7. Lastly, the Counsel has contended that penalty imposed on the firm appellant No. 1 as well as on its partners apellants Nos. 2 and 3 is quite exorbitant as they are facing financial hardship. He has prayed for reduction of penalty on them. We have gone through the record and we find that keeping in view the facts and circumstances of the case, the prayer of the Counsel deserves to be accepted, especially when the appellants have already paid excess amount of duty than the amount confirmed against them. They had paid duty of Rs. 21,09,893/- as against the duty confirmed of Rs. 15,69,046/-. Therefore, we reduce the penalty on the firm appellant No. 1 from Rs. 2,00,000/- to Rs. 50,000/- and on appellants Nos. 2 and 3 from Rs. 50,000/-each to Rs. 20,000/- each.
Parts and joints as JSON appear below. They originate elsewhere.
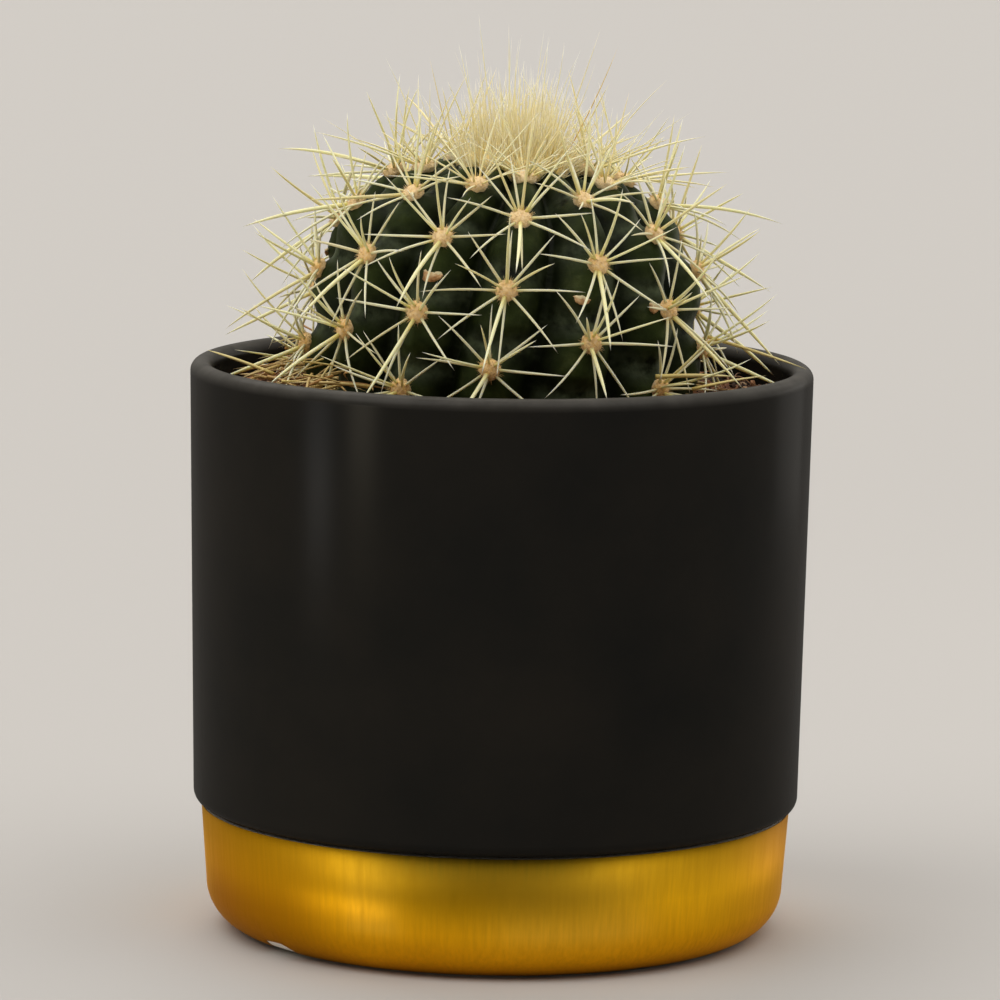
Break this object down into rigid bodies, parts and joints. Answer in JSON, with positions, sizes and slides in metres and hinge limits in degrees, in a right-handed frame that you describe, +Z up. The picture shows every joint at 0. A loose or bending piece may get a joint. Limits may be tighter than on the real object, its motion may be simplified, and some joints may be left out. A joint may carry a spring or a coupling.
{
  "type": "potted round cactus",
  "caption": "Round ribbed barrel cactus with radiating spines and a woolly crown, standing in soil in a straight black pot with a gold base.",
  "frame": {"origin": "centre of the pot's flat underside, on the surface that it stands on", "axes": "+Z up along the pot's axis, -Y towards the viewer of the picture, +X to the viewer's right"},
  "size_m": [0.11, 0.11, 0.1606],
  "materials": {
    "black_glaze": "satin black glaze",
    "gold_lacquer": "brushed gold lacquer over ceramic",
    "bare_clay": "unglazed pale clay",
    "soil": "gritty potting soil with coir",
    "cactus_skin": "waxy dark green skin",
    "areole_felt": "peach felt",
    "spine": "cream yellow horn",
    "crown_wool": "yellow wool and young spines"
  },
  "bodies": {
    "root": {"pot_wall": "black_glaze", "pot_base": "gold_lacquer", "soil": "soil", "cactus": "cactus_skin", "crown": "crown_wool"}
  },
  "joints": []
}
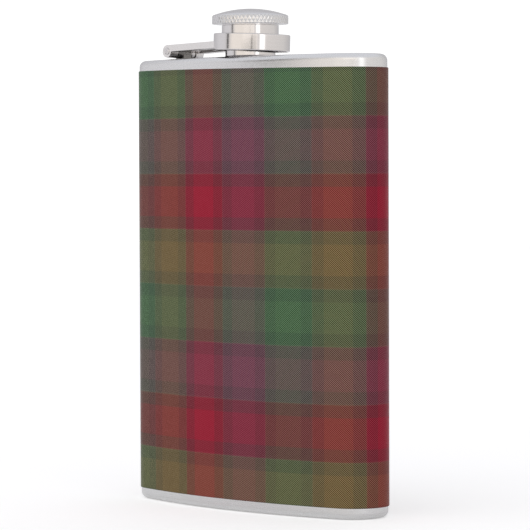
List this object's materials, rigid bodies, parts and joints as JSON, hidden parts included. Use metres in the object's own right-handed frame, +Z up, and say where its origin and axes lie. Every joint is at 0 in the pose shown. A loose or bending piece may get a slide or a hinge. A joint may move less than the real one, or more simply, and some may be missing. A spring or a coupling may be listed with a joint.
{
  "type": "hip flask",
  "caption": "Curved steel hip flask in a tartan wrap, with a knurled screw cap captive in a collar on a side hinge.",
  "frame": {"origin": "on the resting face, where the curved centre line of the body crosses its middle", "axes": "+Z up towards the cap, +X along the width away from the hinge, -Y towards the bulging front"},
  "size_m": [0.0954, 0.0258, 0.1455],
  "materials": {
    "brushed_body": "satin",
    "polished_steel": "polished",
    "dark_steel": "satin",
    "tartan_vinyl": "semi-gloss",
    "seal": "matte"
  },
  "bodies": {
    "flask": {"body_sleeve": "brushed_body", "top_pan": "brushed_body", "base_pan": "brushed_body", "vinyl_wrap": "tartan_vinyl", "filler_neck": "polished_steel", "hinge_knuckle": "dark_steel"},
    "arm": {"hinge_arm": "brushed_body", "collar_ring": "polished_steel", "hinge_pin": "polished_steel", "spacer_washer": "polished_steel"},
    "seal": {"seal_washer": "seal"},
    "cap": {"cap_crown": "polished_steel", "cap_barrel": "polished_steel", "retaining_ring": "polished_steel"}
  },
  "joints": [
    {"name": "arm_swing", "type": "hinge", "parent": "flask", "child": "arm", "pos_m": [-0.0287, 0.001, 0.1336], "axis": [0, -0.9993, 0.0384], "range_deg": [0, 168]},
    {"name": "cap_rise", "type": "slide", "parent": "arm", "child": "seal", "axis": [0, 0, 1], "range_m": [0, 0.0016]},
    {"name": "cap_turn", "type": "hinge", "parent": "seal", "child": "cap", "pos_m": [0, 0.001, 0.14], "axis": [0, 0, 1], "range_deg": [0, 450]}
  ],
  "couplings": [
    {"joint": "cap_rise", "follows": "cap_turn", "m_per_rad": 0.00019894}
  ]
}
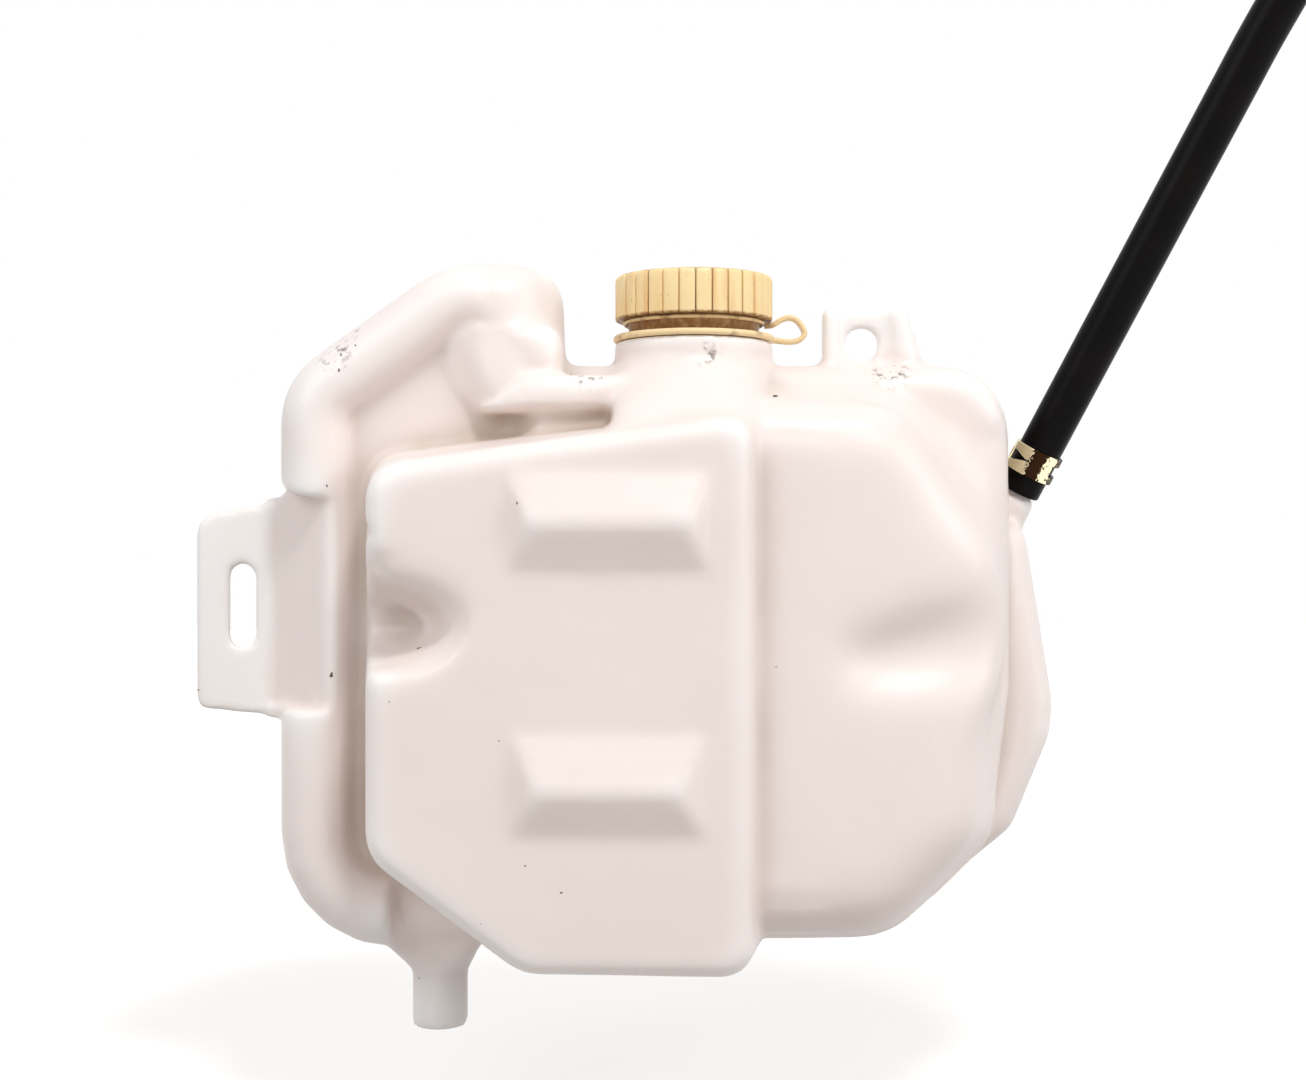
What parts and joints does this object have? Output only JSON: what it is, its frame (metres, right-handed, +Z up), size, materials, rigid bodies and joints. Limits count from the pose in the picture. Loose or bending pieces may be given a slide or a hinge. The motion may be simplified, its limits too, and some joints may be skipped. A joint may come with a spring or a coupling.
{
  "type": "coolant expansion tank",
  "caption": "Translucent blow-moulded coolant expansion tank with a ribbed screw cap on a tether, two fixing ears, a bottom outlet and a clamped overflow hose.",
  "frame": {"origin": "centre of the fixing hole in the upper ear, in the moulding's parting plane", "axes": "+Z up as fitted, towards the filler cap; -Y towards the front face with the two pads; +X towards the hose"},
  "size_m": [0.3572, 0.1, 0.3477],
  "materials": {
    "tank_plastic": "moulded, translucent",
    "cap_plastic": "moulded, aged",
    "seal_rubber": "smooth",
    "tether_plastic": "moulded, aged",
    "hose_rubber": "satin",
    "clamp_steel": "yellow zinc"
  },
  "bodies": {
    "root": {"tank_body": "tank_plastic", "overflow_hose": "hose_rubber", "hose_clamp": "clamp_steel"},
    "tether": {"cap_tether": "tether_plastic"},
    "seal": {"cap_seal": "seal_rubber"},
    "cap": {"filler_cap": "cap_plastic"}
  },
  "joints": [
    {"name": "tether_turn", "type": "hinge", "parent": "root", "child": "tether", "pos_m": [-0.0533, 0, 0.0015], "axis": [0, 0, 1], "continuous": true},
    {"name": "cap_rise", "type": "slide", "parent": "root", "child": "seal", "axis": [0, 0, 1], "range_m": [0, 0.004]},
    {"name": "cap_turn", "type": "hinge", "parent": "seal", "child": "cap", "pos_m": [-0.0533, 0, 0.0145], "axis": [0, 0, 1], "range_deg": [0, 360]}
  ],
  "couplings": [
    {"joint": "cap_rise", "follows": "cap_turn", "m_per_rad": 0.000636}
  ]
}
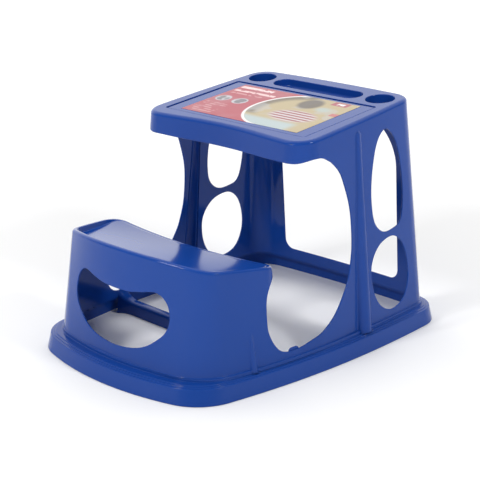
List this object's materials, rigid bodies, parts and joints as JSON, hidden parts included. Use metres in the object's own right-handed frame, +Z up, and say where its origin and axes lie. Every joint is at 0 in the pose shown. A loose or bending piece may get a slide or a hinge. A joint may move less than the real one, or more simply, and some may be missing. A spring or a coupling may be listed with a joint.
{
  "type": "child's study desk with bench seat",
  "caption": "One-piece moulded child's desk with a bench seat, sloping top with writing recess, pen tray and cup pockets, open sides and a skirted base.",
  "frame": {"origin": "on the floor at the centre of the base", "axes": "+X to the right across the desk, +Y from the seat towards the desk, +Z up"},
  "size_m": [0.55, 0.73, 0.4693],
  "materials": {
    "blue_plastic": "glossy moulded polypropylene, coloured through",
    "printed_label": "printed coated paper, satin"
  },
  "bodies": {
    "root": {"floor_rim": "blue_plastic", "base_skirt": "blue_plastic", "base_ledge": "blue_plastic", "seat_front": "blue_plastic", "seat_side_left": "blue_plastic", "seat_side_right": "blue_plastic", "seat_top": "blue_plastic", "seat_sill": "blue_plastic", "seat_column_left": "blue_plastic", "seat_column_right": "blue_plastic", "side_frame_left": "blue_plastic", "side_frame_right": "blue_plastic", "desk_column_left": "blue_plastic", "desk_column_right": "blue_plastic", "rear_frame": "blue_plastic", "desk_apron": "blue_plastic", "desk_top": "blue_plastic", "writing_panel": "blue_plastic", "pen_tray": "blue_plastic", "cup_holder_left": "blue_plastic", "cup_holder_right": "blue_plastic", "label_sheet": "printed_label"}
  },
  "joints": []
}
The duty liability of the appellants for a period of 5 years-backward from 5-1-1998, the date of issuance of show cause notice to them, shall be calculated, taking into account the duty rate prevalent during that period and the same shall be appropriated from the amount already deposited by them.

8. In the light of the discussions made above, the impugned order of the Commissioner stands modified and the appeals of the appellants stand disposed of accordingly with consequential relief, if any, permissible under the law.